In 1948 Montgomery Clift turned 28 years old.  He’d already been an actor half his life, starring in Broadway productions by playwrights including Robert E. Sherwood, Thornton Wilder, Lillian Hellman, and Tennessee Williams beginning in his teenage years.  He’d acted on stage with luminaries of the mid-twentieth century theater, among them Tallulah Bankhead, Fredric March, Lynn Fontanne, and her husband and Clift’s acting idol and mentor, Alfred Lunt.  Monty Clift was a shining light on Broadway, admired and praised by critics and audiences for his sensitive and perceptive portrayals, even in instances where the plays themselves weren’t so well-reviewed.

Annex - Clift, Montgomery_NRFPT_02

Montgomery Clift with Alfred Lunt and Lynn Fontanne in Robert E. Sherwood’s play There Shall Be No Night, 1940. The Lunts encouraged Monty to study and to stretch his acting abilities, and spoke with him of the need for actors to avoid alcohol and hard living if they were to succeed. He became part of their inner circle. The Lunts signed a photo of themselves and gave it to Monty — “from your real mother and father.”

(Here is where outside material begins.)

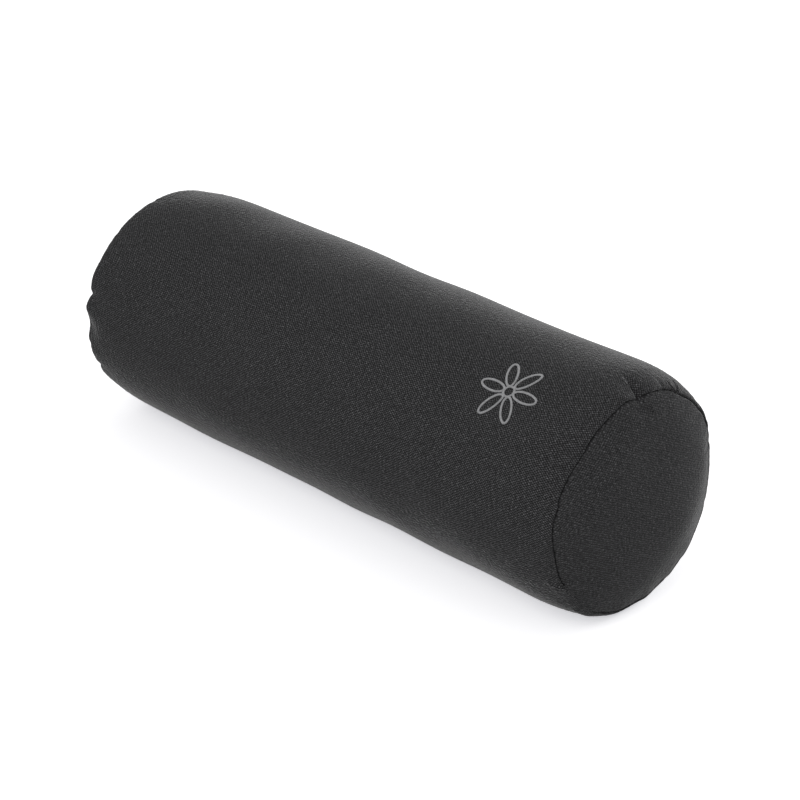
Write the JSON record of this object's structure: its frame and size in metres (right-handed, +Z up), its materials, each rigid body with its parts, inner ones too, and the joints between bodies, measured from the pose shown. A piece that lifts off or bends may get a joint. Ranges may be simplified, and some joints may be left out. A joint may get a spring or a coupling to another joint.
{
  "type": "yoga bolster",
  "caption": "Round zipped yoga bolster: a canvas cover with crowned ends over a sewn liner bag packed with fibre, resting on a flattened underside.",
  "frame": {"origin": "centre of the bolster's footprint, on the surface it rests on", "axes": "+X along the tube towards the badge end, +Z up, the zip on the +Y side"},
  "size_m": [0.65, 0.22, 0.215],
  "materials": {
    "canvas": "charcoal cotton canvas, plain weave",
    "sewing_thread": "black polyester sewing thread",
    "embroidery_thread": "light grey rayon embroidery thread in satin stitch",
    "backing": "white non-woven embroidery backing",
    "zip_tape": "black woven polyester tape",
    "zip_coil": "black nylon coil",
    "zip_stop": "black lacquered metal crimp",
    "zip_slider": "black lacquered die-cast zinc",
    "liner_cotton": "undyed cotton calico",
    "liner_thread": "white cotton thread",
    "kapok": "packed kapok fibre"
  },
  "bodies": {
    "bolster": {"cover_tube": "canvas", "cover_end_near": "canvas", "cover_end_far": "canvas", "cover_seam_thread_near": "sewing_thread", "cover_seam_thread_far": "sewing_thread", "embroidery": "embroidery_thread", "embroidery_backing": "backing", "zip_tape_upper": "zip_tape", "zip_tape_lower": "zip_tape", "zip_coil_upper": "zip_coil", "zip_coil_lower": "zip_coil", "zip_top_stop_upper": "zip_stop", "zip_top_stop_lower": "zip_stop", "zip_bottom_stop": "zip_stop", "zip_stitching_upper": "sewing_thread", "zip_stitching_lower": "sewing_thread", "bar_tack_near": "sewing_thread", "bar_tack_far": "sewing_thread", "liner_tube": "liner_cotton", "liner_end_near": "liner_cotton", "liner_end_far": "liner_cotton", "liner_seam_thread_near": "liner_thread", "liner_seam_thread_far": "liner_thread", "liner_closing_thread": "liner_thread", "filling": "kapok"},
    "slider": {"zip_slider": "zip_slider"},
    "pull": {"zip_pull": "zip_slider"}
  },
  "joints": [
    {"name": "slider_slide", "type": "slide", "parent": "bolster", "child": "slider", "axis": [1, 0, 0], "range_m": [0, 0.439]},
    {"name": "pull_hinge", "type": "hinge", "parent": "slider", "child": "pull", "pos_m": [-0.2095, 0.10439, 0.14824], "axis": [0, -0.3827, 0.9239], "range_deg": [0, 175]}
  ]
}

Hollywood had been after him for years, trying to lure him into signing a long-term contract.  They saw promise in both his talent and his photogenic beauty, and were eager to begin the studio-prescribed process of grooming him to become the next big star.  For his part Monty had no interest in being groomed, and for years had refused to be tempted by Hollywood’s entreaties.  Finally in 1946 his agent, Leland Hayward, talked him into visiting Hollywood for a while to speak with Jack Warner, Louis B. Mayer, Harry Cohn, and Darryl Zanuck and see what they could offer him.  One by one he met them, and each time he failed to be persuaded by their offers.

“[Mayer] told me Leo the Lion is the father of one big happy unsuspended family. And I too will be happy,” he wrote fellow actor Sandy Campbell.  “They keep throwing Greer Garson in my face – nostrils and all…as a perfect example of what…a career can be. Ye Gods!”  Revolted by the studio men like Mayer who saw actors as “properties” and who wanted to shape his image and determine the things he worked on, Monty wrote letters to friends back home in New York with the dateline “Vomit, California.”  He told studio heads their scripts were terrible, that he didn’t want to be typecast, and that he believed his career would be ruined if he signed with them.


Greer Garson, with whose flared nostrils Clift seemed unimpressed. L.B. Mayer specifically wanted Monty for the part of Garson’s son in 1942’s Mrs. Miniver, but since it would’ve meant a 7-year contract he declined. Metro instead cast this guy, Richard Ney, whom Garson eventually married — much to the studio’s chagrin.

Judith M. Kass writes that “Monty was ambivalent about becoming a Hollywood star; there was no doubt in his mind that he could be one if he wanted to…but [he was] not so sure he could acquiesce in all that would be necessary to make his aspirations a reality. Monty hated the idea of drowning in a press agent’s dream of lotusland luxury; of the invasion of his privacy; the premieres with starlets; and the autographs. His equivocating impressed the studio chiefs as indifference, a nonchalance that only increased their determination to sign him.  And that, in turn, made Monty still more elusive.”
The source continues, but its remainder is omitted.